The irony is that this misunderstanding is not confined to Washington.
For decades, a parallel version of the same illusion has taken root across much of the Arab intellectual landscape. Since the 1970s, there has been a steady drift toward dismissing ideology altogether. Grand narratives—Arab nationalism, political Islam, socialism, even the language of justice and resistance—have been reduced to empty slogans, relics of a failed past.
Peoples shaped by these traditions are often spoken of with a kind of quiet contempt: backward, irrational, trapped in obsolete frameworks.
In their place, a different ideal emerged. Not a political system, but a lifestyle. Dubai became less a city than a metaphor: order without politics, prosperity without ideology, consumption without conflict, a life stripped of existential questions. A clean, efficient present, detached from history and unburdened by meaning. The implicit promise was that this was not an absence — it was an arrival. That shedding ideology was itself a form of liberation. That the endpoint of political development was, in fact, the elimination of politics.
At the same time, much of the region’s opposition discourse collapsed politics into a single variable: how rulers are selected. Authoritarianism became the master explanation for everything. Remove it, and societies would reset themselves.
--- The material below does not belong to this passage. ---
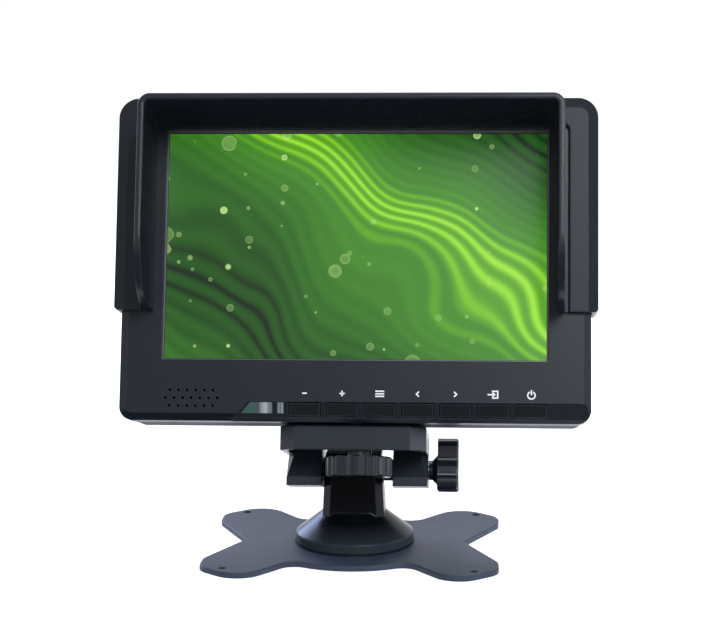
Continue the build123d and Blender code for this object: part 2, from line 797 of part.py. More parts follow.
def make_housing_screws():
    screws = Part()
    for x, z in screw_places:
        head = rod_y(screw_head_radius, screw_seat_y, screw_seat_y + screw_head_height, x, z)
        cross_y = screw_seat_y + screw_head_height / 2
        cross = block(x - 0.35, x + 0.35, cross_y, body_depth, z - 1.5, z + 1.5)
        cross += block(x - 1.5, x + 1.5, cross_y, body_depth, z - 0.35, z + 0.35)
        shank = rod_y(screw_shank_radius, screw_end_y, screw_seat_y, x, z)
        screws += head - cross + shank
    return screws


def make_hdmi_socket():
    half_x = hdmi_width / 2
    half_z = hdmi_height / 2
    sheet = 0.6
    shell = block(hdmi_x - half_x, hdmi_x + half_x, board_back_y, body_depth - 0.2,
                  socket_z - half_z, socket_z + half_z)
    shell -= block(hdmi_x - half_x + sheet, hdmi_x + half_x - sheet, board_back_y + 3, body_depth,
                   socket_z - half_z + sheet, socket_z + half_z - sheet)
    tongue = block(hdmi_x - 5.2, hdmi_x + 5.2, board_back_y + 2, body_depth - 1.2,
                   socket_z - 0.5, socket_z + 0.5)
    return shell + tongue


def make_jack(x):
    jack = rod_y(jack_radius, board_back_y, body_depth - 0.1, x, socket_z)
    return jack - rod_y(jack_bore_radius, board_back_y + 1, body_depth + 1, x, socket_z)


def make_dc_jack():
    jack = rod_y(dc_radius, board_back_y, body_depth - 0.1, dc_x, socket_z)
    jack -= rod_y(dc_bore_radius, board_back_y + 2, body_depth + 1, dc_x, socket_z)
    return jack + rod_y(dc_pin_radius, board_back_y + 1, body_depth - 1.5, dc_x, socket_z)


# ---- sun hood ---------------------------------------------------------------

def slot_outline(margin):
    """The flange's opening round the canopy, larger all round by a margin."""
    half = canopy_root_half + slot_width + margin
    top = canopy_root_top_z + slot_width + margin
    corner = canopy_corner
    return outline((-half, 0), (half, 0), (half, top - corner), (half - corner, top), (corner - half, top),
                   (-half, top - corner))


def make_hood_frame():
    outer_margin = slide_gap + hood_wall
    frame = front_slab(body_outline(outer_margin), -hood_front, hood_rear)
    rim = frame.faces().sort_by(Axis.Y)[0]
    frame = chamfer(rim.edges(), flange_bevel, flange_bevel_deep, reference=rim)
    frame -= front_slab(body_outline(slide_gap), flange_thickness - hood_front, hood_rear + 1)
    frame -= block(-beyond, beyond, -beyond, beyond, -beyond, hood_bottom_z)
    frame -= front_slab(slot_outline(0), -hood_front - 1, 1)
    frame -= loft([Plane.XZ.offset(hood_front) * slot_outline(slot_bevel),
                   Plane.XZ.offset(hood_front - slot_bevel) * slot_outline(0)])
    hook_x = body_width / 2 + slide_gap
    hook_y = shell_depth + face_gap
    hook_top_z = body_height - body_corner - 12
    for side in (-1, 1):
        hook = block(hook_x - hook_reach, hook_x + 0.5, hook_y, hook_y + hook_depth,
                     hood_bottom_z, hook_top_z)
        frame += hook if side > 0 else mirror(hook, Plane.YZ)
    ends = [e for e in frame.edges().filter_by(Axis.Y) if abs(e.center().Z - hood_bottom_z) < 0.1
            and abs(e.center().X) > body_width / 2 + slide_gap + 1]
    return chamfer(ends, arm_corner)


def canopy_outline(inset, draw_in, rise):
    """The canopy's front view, which runs on below the hood's foot."""
    low = -10.0 * (1 + inset)
    top = canopy_root_top_z + rise - inset
    width = 2 * (canopy_root_half - draw_in - inset)
    return Pos(0, (top + low) / 2) * RectangleRounded(width, top - low, canopy_corner - inset)


def canopy_form(inset):
    """The canopy's outer form, or its hollow when inset; its roof climbs to the front."""
    root = Plane.XZ * canopy_outline(inset, 0, 0)
    front = Plane.XZ.offset(canopy_depth) * canopy_outline(inset, canopy_draw_in, canopy_rise)
    return loft([root, front])


def canopy_foot_cutter():
    """What the canopy's sides lose below their curved lower front edge."""
    turn_z = hood_bottom_z + canopy_heel_radius
    turn_y = canopy_heel_radius - canopy_depth
    corner = outline((-beyond, 0), (turn_y, 0), (turn_y, turn_z), (-beyond, turn_z))
    corner -= Pos(turn_y, turn_z) * Circle(canopy_heel_radius)
    under = outline((-beyond, -beyond), (beyond, -beyond), (beyond, hood_bottom_z), (-beyond, hood_bottom_z))
    return side_slab(corner + under, -beyond, beyond)


def make_hood_canopy():
    canopy = canopy_form(0) - canopy_form(canopy_wall)
    canopy -= block(-beyond, beyond, -beyond, beyond, -beyond, 0)
    rim = [e for e in canopy.faces().sort_by(Axis.Y)[0].edges() if e.center().Z > 1]
    canopy = fillet(rim, canopy_rim_round)
    lip_outline = body_outline(-slide_gap - seam_gap) - canopy_outline(canopy_wall, 0, 0)
    canopy += front_slab(lip_outline, -canopy_lip_front, -slide_gap)
    canopy -= canopy_foot_cutter()
    return canopy - block(-beyond, beyond, -slide_gap, beyond, -beyond, beyond)


# ---- assembly ---------------------------------------------------------------

def build_all():
    nodes = {
        "base_plate": make_base_plate(),
        "base_pads": make_base_pads(),
        "bearing_disc": make_bearing_disc(),
        "swivel_screw": make_swivel_screw(),
        "column": make_column(),
        "tilt_head": to_head(make_tilt_head()),
        "head_mat": to_head(make_head_mat()),
        "tilt_bolt": to_head(make_tilt_bolt()),
        "tilt_spacer": to_head(make_spacer()),
        "tilt_knob": to_head(make_tilt_knob()),
        "thumbwheel": to_head(make_thumbwheel()),
        "tripod_stud": to_head(make_tripod_stud()),
        "front_bezel": to_monitor(make_front_bezel()),
        "rear_cover": to_monitor(make_rear_cover()),
        "lcd_frame": to_monitor(make_lcd_frame()),
        "lcd_panel": to_monitor(module_layer(glass_y, backlight_y)),
        "backlight_module": to_monitor(module_layer(backlight_y, module_back_y)),
        "main_board": to_monitor(make_main_board()),
        "key_board": to_monitor(make_key_board()),
        "tact_switches": to_monitor(make_tact_switches()),
        "speaker": to_monitor(make_speaker()),
        "remote_window": to_monitor(make_remote_window()),
        "remote_receiver": to_monitor(make_remote_receiver()),
        "status_light_pipe": to_monitor(make_light_pipe()),
        "status_led": to_monitor(make_status_led()),
        "tripod_insert": to_monitor(make_tripod_insert()),
        "housing_screws": to_monitor(make_housing_screws()),
        "hdmi_socket": to_monitor(make_hdmi_socket()),
        "av_socket": to_monitor(make_jack(av_x)),
        "earphone_jack": to_monitor(make_jack(phone_x)),
        "dc_jack": to_monitor(make_dc_jack()),
        "hood_frame": to_monitor(make_hood_frame()),
        "hood_canopy": to_monitor(make_hood_canopy()),
    }
    for i, name in enumerate(key_names):
        nodes["button_" + name] = to_monitor(make_key(i))
    return nodes


os.makedirs("parts", exist_ok=True)
for node_name, node_part in build_all().items():
    export_step(node_part, "parts/" + node_name + ".step")
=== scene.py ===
"""Looks of a camera field monitor with a slip-on sun hood, on a tilting desk stand.

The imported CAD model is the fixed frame. Its nodes keep their shape and take a finish here, and the
printed signs above the keys are added as thin pieces of ink. Lengths are in metres unless a name
ends in _mm.
"""
from __future__ import annotations

import json
import logging
import math
from collections.abc import Iterable, Mapping, Sequence
from dataclasses import dataclass, field
from enum import Enum

import bmesh
import bpy
from mathutils import Matrix, Vector

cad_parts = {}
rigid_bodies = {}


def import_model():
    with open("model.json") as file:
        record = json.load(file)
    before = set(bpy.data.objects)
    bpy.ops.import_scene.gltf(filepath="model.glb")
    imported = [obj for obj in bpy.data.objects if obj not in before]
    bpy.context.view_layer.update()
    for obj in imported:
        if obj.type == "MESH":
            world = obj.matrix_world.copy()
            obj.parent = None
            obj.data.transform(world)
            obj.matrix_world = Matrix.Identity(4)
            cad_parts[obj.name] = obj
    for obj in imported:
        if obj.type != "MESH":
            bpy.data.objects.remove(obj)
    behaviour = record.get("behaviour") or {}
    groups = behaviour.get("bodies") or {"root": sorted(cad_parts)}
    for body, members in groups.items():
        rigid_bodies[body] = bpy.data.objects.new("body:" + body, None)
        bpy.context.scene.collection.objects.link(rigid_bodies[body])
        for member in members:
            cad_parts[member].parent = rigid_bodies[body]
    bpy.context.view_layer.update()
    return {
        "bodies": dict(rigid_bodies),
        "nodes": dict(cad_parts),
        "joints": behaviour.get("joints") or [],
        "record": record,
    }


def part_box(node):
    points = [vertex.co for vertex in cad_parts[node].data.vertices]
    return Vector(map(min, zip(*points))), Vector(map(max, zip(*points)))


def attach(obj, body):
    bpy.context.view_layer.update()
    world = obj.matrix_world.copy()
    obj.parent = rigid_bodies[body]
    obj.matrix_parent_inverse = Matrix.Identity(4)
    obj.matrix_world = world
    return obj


LOG = logging.getLogger("field_monitor")
MM = 0.001
ACROSS = Vector((1.0, 0.0, 0.0))        # to the viewer's right, which is the housing's too
NOISE_LOW, NOISE_HIGH = 0.3, 0.7        # nearly all values of a noise texture lie between these
NOISE_MEAN = (0.5, 0.5, 0.5)            # of its colour
WAVE_UNIT = math.tau / 20               # a wave texture of this scale repeats once in each unit
IN_PLANE = (1.0, 0.0, 1.0)              # keeps a place on the screen and drops its depth
BEVEL_SAMPLES = 4
# the Mix node's sockets for colours: share, colour below, colour above, result
MIX_SHARE, MIX_BELOW, MIX_ABOVE, MIX_RESULT = 0, 6, 7, 2

Socket = bpy.types.NodeSocket
Tree = bpy.types.NodeTree
Colour = tuple[float, float, float, float]
Value = float | tuple[float, ...] | Socket
Point = tuple[float, float]
Stop = tuple[float, str]                        # a colour ramp's place and hex colour
Dressing = tuple["Finish", Sequence[str]]       # a finish and the nodes that take it


# ---- small tools ------------------------------------------------------------------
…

Within this flattened worldview, radically different systems became indistinguishable. Khamenei, Sisi, MBS, Putin and Xi Jinping were often grouped together as variations of the same phenomenon. The differences — in ideology, legitimacy, institutional depth, social contract, and historical trajectory — were treated as secondary details, noise around the central variable: the absence of competitive elections. As if the only thing difference between Tehran and Paris, or Cairo and Tokyo, was a ballot box.
None of this is to deny the failures of ideology in the region. Many of its dominant expressions—from the Ba’ath Party to other movements—were compromised, coercive, and often destructive. Nor is it to dismiss the very real damage caused by authoritarian rule.
But reacting to that history by denying the continued power of belief is not analysis. It is overcorrection. The Iranian case, whatever one’s position on its regime, exposes the limits of this entire intellectual framework. Societies are not interchangeable. People are not governed by a single logic. And political order cannot be reduced to either material incentives or institutional design alone.
History did not end. It continued in forms that liberal theory had no grammar for. What ended, or should have, is the confidence that it did.